EXERCISE INSTRUCTIONS:
Select and reproduce each line of the listing below that bears the string "code".

RECORDS PROVIDED:
━━━━━━━━━━━━━━━━━━━━━━━━━━━━━━

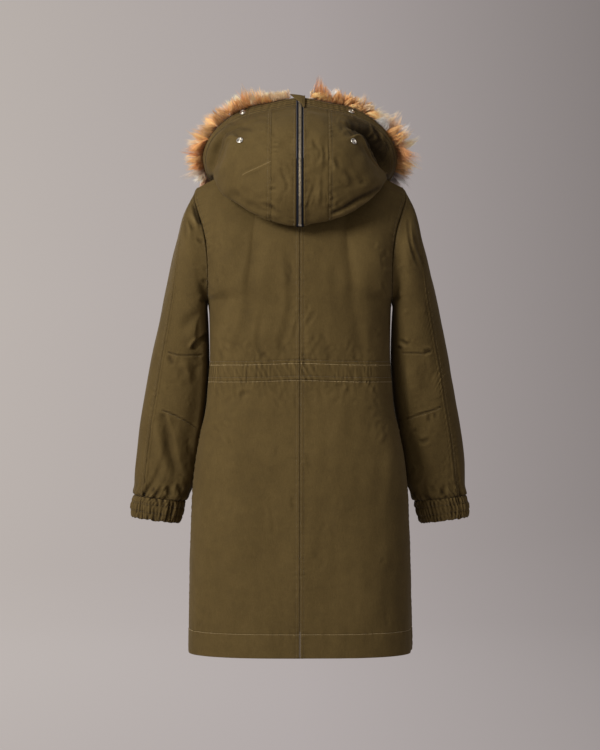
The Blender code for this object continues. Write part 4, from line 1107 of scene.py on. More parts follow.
SLEEVE_CREASES = {
    1: (
        (-5.0, 4.5, ((207.7, -33.7), (200, -52), (193.8, -67.5), (187, -84)), {"ends": (0.3, 0.2)}),
        (2.6, 4, ((214, -52), (206, -72), (197, -88)), {}),
        (-2.6, 4, ((216, -66), (209, -82), (200, -96)), {}),
        (-2.2, 5, ((220.4, -60), (222, -90), (219, -116)), {"shoulders": 0.6}),
        (-2.4, 3.5, ((198, -108), (186, -117)), {"ends": (0.3, 0.1)}),
        (-2.0, 5, ((179, -186), (186, -196)), {}),
        (-2.6, 5, ((181, -222), (192, -232)), {}),
        (-7.0, 6.0, ((178, -288), (184, -296), (192, -302), (203.7, -314.3), (207, -323)),
         {"ends": (0.05, 0.12), "lean": -0.3, "shoulders": 0.5, "worn": 1.0}),
        (3.6, 12, ((182, -255), (200, -285), (222, -312)), {"worn": 0.3}),
        (-2.2, 9, ((186, -240), (205, -262), (232, -275)), {"worn": 0.2}),
        (-1.3, 1.7, ((257.2, -325.4), (235.5, -331.1), (210.4, -331.8), (186.1, -330.9)),
         {"ends": (0.03, 0.03), "shoulders": 0.3, "worn": 1.0}),
        (-3.0, 4.5, ((256, -331), (251, -342), (246, -354)), {"worn": 0.6}),
        (3.0, 9, ((236, -338), (222, -356), (214, -392)), {"worn": 0.3}),
        (-1.2, 9, ((198, -338), (204, -362), (206, -402)), {"worn": 0.1}),
        (-1.6, 6, ((233, -348), (226, -372), (221, -402)), {}),
        (-1.5, 1.7, ((269.8, -437.4), (243.3, -448.2), (221.4, -460), (200, -475.5)),
         {"ends": (0.03, 0.03), "shoulders": 0.3, "worn": 1.0}),
        (-5.4, 7.5, ((267.9, -441), (260.3, -472.8), (253.3, -501.7), (245.8, -540.2), (225.8, -578)),
         {"ends": (0.08, 0.3), "lean": 0.25, "worn": 0.5}),
        (3.4, 9, ((282, -455), (274, -500), (268, -550)), {"worn": 0.3}),
        (3.0, 9, ((240, -462), (236, -505), (226, -545)), {"worn": 0.3}),
        (-2.0, 5, ((211, -508), (207.4, -529.3), (212, -557)), {"worn": 0.3}),
        (-2.6, 4, ((291, -588), (282, -600), (273, -604)), {}),
        (-2.8, 4, ((262, -584), (256, -598), (250, -609)), {}),
        (-2.4, 4, ((243, -580), (236, -592), (234, -603)), {}),
        (2.2, 5, ((270, -580), (264, -596)), {}),
    ),
    -1: (
        (-1.6, 3, ((-206.8, -64), (-211.5, -110), (-221.1, -144.8), (-233.6, -172)),
         {"ends": (0.15, 0.3), "shoulders": 0.5}),
        (-1.2, 3, ((-216, -76), (-222, -112), (-234, -146), (-246, -176)), {"shoulders": 0.5}),
        (1.2, 7, ((-200, -92), (-202, -128), (-208, -160)), {}),
        (-1.8, 5, ((-182, -216), (-192, -226)), {}),
        (2.4, 3.6, ((-186, -305), (-196, -311), (-208, -320)), {"worn": 0.8}),
        (-2.4, 3.2, ((-188, -313), (-198, -321)), {"worn": 0.8}),
        (-2.0, 3.2, ((-190, -299), (-202, -307), (-212, -314)), {"worn": 0.6}),
        (-1.3, 1.8, ((-196, -326.5), (-222.7, -327.6), (-244.7, -327.9), (-256, -323.6)),
         {"ends": (0.05, 0.03), "shoulders": 0.4, "worn": 1.0}),
        (-2.4, 4, ((-238, -326), (-256, -322)), {"worn": 0.9}),
        (3.0, 13, ((-212, -345), (-216, -380), (-222, -420)), {"worn": 0.25}),
        (-2.4, 12, ((-246, -345), (-252, -385), (-256, -420)), {"worn": 0.2}),
        (-1.6, 1.8, ((-207, -455.6), (-226.7, -448.3), (-258.6, -438.5), (-274.6, -431.8)),
         {"ends": (0.03, 0.03), "shoulders": 0.4, "worn": 1.0}),
        (-2.2, 3.8, ((-252.2, -446.3), (-251.2, -466)), {"ends": (0.1, 0.5)}),
        (-1.6, 3.8, ((-262, -444), (-264, -458)), {"ends": (0.1, 0.5)}),
        (-2.6, 4, ((-228, -499.5), (-240, -499), (-254, -493)), {"shoulders": 0.7}),
        (-1.4, 4, ((-218, -480), (-228, -478)), {}),
        (3.4, 15, ((-238, -470), (-250, -520), (-262, -575)), {"worn": 0.2}),
        (-3.0, 4, ((-284, -580), (-279, -598), (-272, -611)), {}),
        (-2.6, 4, ((-236, -603), (-250, -611), (-264, -613)), {}),
        (-2.2, 4, ((-256, -584), (-262, -600)), {}),
    ),
}

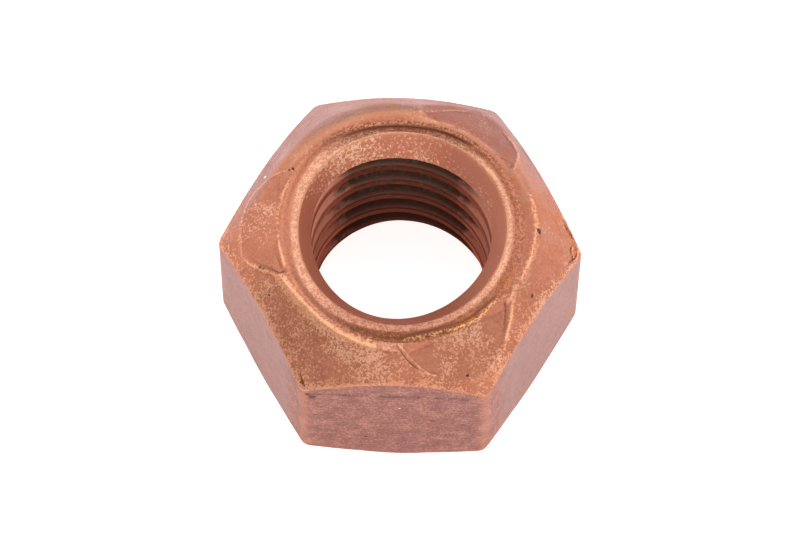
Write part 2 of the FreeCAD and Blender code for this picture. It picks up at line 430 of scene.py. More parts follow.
LEFT_CRIMP_WELTS = (
    Welt(((149.6, 4.70), (152.0, 4.95), (155.1, 5.23), (157.7, 5.47), (161.2, 5.67), (164.6, 5.85),
         (168.4, 5.95), (172.9, 6.03)), 0.025, 0.03, 0.85),
    Welt(((169.0, 5.98), (176.0, 6.04), (183.0, 6.03), (190.0, 5.98)), 0.008, 0.07, 0.6),
    Welt(((188.0, 6.02), (193.4, 5.76), (198.5, 5.38), (202.7, 5.11), (206.5, 4.92), (212.0, 4.83)),
         0.025, 0.055, 0.8),
    Welt(((191.5, 5.72), (197.5, 5.28), (202.0, 4.96), (204.5, 4.70)), -0.03, 0.035, 0.0, 0.6),
    Welt(((152.5, 4.67), (160.0, 4.66), (170.0, 4.66), (180.0, 4.64), (190.0, 4.57), (198.0, 4.55),
         (205.0, 4.62)), 0.03, 0.075, 1.0),
)
FRONT_CRIMP_WELTS = (
    Welt(((270.6, 4.58), (274.0, 5.03), (277.2, 5.32), (280.2, 5.56), (283.1, 5.75), (287.0, 5.90)),
         0.03, 0.035, 0.9),
    Welt(((269.4, 4.63), (272.8, 5.07), (276.2, 5.37), (279.2, 5.58)), -0.03, 0.035, 0.0, 0.7),
    Welt(((286.0, 5.88), (292.0, 6.08), (299.0, 6.20), (306.0, 6.15), (312.0, 5.95)), 0.004, 0.07, 0.3),
    Welt(((271.5, 4.57), (279.0, 4.47), (288.0, 4.46), (298.0, 4.52), (307.0, 4.62), (314.0, 4.61),
         (321.0, 4.59), (327.5, 4.66)), 0.015, 0.075, 0.3, 0.0, 1.0),
    Welt(((267.0, 4.58), (276.0, 4.38), (290.0, 4.33), (305.0, 4.43), (318.0, 4.44), (330.0, 4.56)),
         0.0, 0.08, 0.0, 0.55),
    Welt(((312.7, 5.92), (316.2, 5.69), (320.5, 5.48), (324.7, 5.24), (328.6, 4.99), (333.0, 4.93),
         (338.0, 4.96)), 0.045, 0.07, 1.0),
    Welt(((326.5, 4.74), (322.6, 5.05), (319.2, 5.30), (315.0, 5.56)), -0.04, 0.05, 0.0, 0.6),
)
BACK_CRIMP_WELTS = (
    Welt(((85.4, 4.86), (79.0, 4.79), (66.0, 4.78), (52.0, 4.80), (41.0, 4.84), (32.6, 4.88)), 0.02,
         0.05, 0.65),
    Welt(((126.0, 4.44), (108.0, 4.38), (90.0, 4.36), (70.0, 4.42), (50.0, 4.46)), -0.01, 0.13, 0.0,
         0.7),
    Welt(((85.8, 4.95), (81.0, 5.12), (76.0, 5.35), (70.5, 5.75), (65.0, 6.10)), 0.03, 0.04, 0.9),
    Welt(((31.0, 4.88), (35.0, 5.25), (39.0, 5.60), (45.0, 5.85), (52.0, 6.05)), 0.03, 0.06, 0.8),
)
# Painted highlights: wide pale bands along the fold where its rounding catches the light.
FOLD_WELTS = (
    Welt(((203.0, 5.00), (210.0, 4.84), (220.0, 4.83), (232.0, 4.85), (245.0, 4.87), (256.0, 4.88),
         (264.0, 5.00)), 0.004, 0.3, 0.85),
    Welt(((333.0, 4.93), (344.0, 4.98), (352.3, 5.05), (363.1, 5.13), (368.8, 5.11), (375.9, 5.11),
         (384.0, 5.05)), 0.008, 0.1, 0.75),
)
CORNER_LAPS = (
    Welt(((370.2, 6.36), (368.0, 6.41), (366.2, 6.52), (363.8, 6.64)), 0.05, 0.04, 0.9),
    Welt(((369.9, 6.24), (367.9, 6.28), (366.3, 6.41), (364.4, 6.54)), -0.06, 0.028, 0.0, 0.6),
    Welt(((363.4, 6.68), (361.2, 6.74), (358.0, 6.70), (356.0, 6.58)), 0.05, 0.045, 0.9),
    Welt(((361.6, 6.50), (359.2, 6.53), (357.6, 6.58)), 0.04, 0.035, 0.9),
    Welt(((363.2, 6.60), (360.2, 6.42), (358.6, 6.47), (357.2, 6.53), (355.1, 6.40), (352.0, 6.36)),
         -0.06, 0.028, 0.0, 0.65),
    Welt(((361.8, 6.58), (360.2, 6.66), (357.8, 6.63), (356.6, 6.53)), -0.05, 0.025, 0.0, 0.65),
    Welt(((236.4, 6.44), (238.2, 6.58), (240.4, 6.76)), -0.06, 0.04, 0.0, 0.8),
)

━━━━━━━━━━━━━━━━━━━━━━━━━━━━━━

FULL ANSWER:
The Blender code for this object continues. Write part 4, from line 1107 of scene.py on. More parts follow.
Write part 2 of the FreeCAD and Blender code for this picture. It picks up at line 430 of scene.py. More parts follow.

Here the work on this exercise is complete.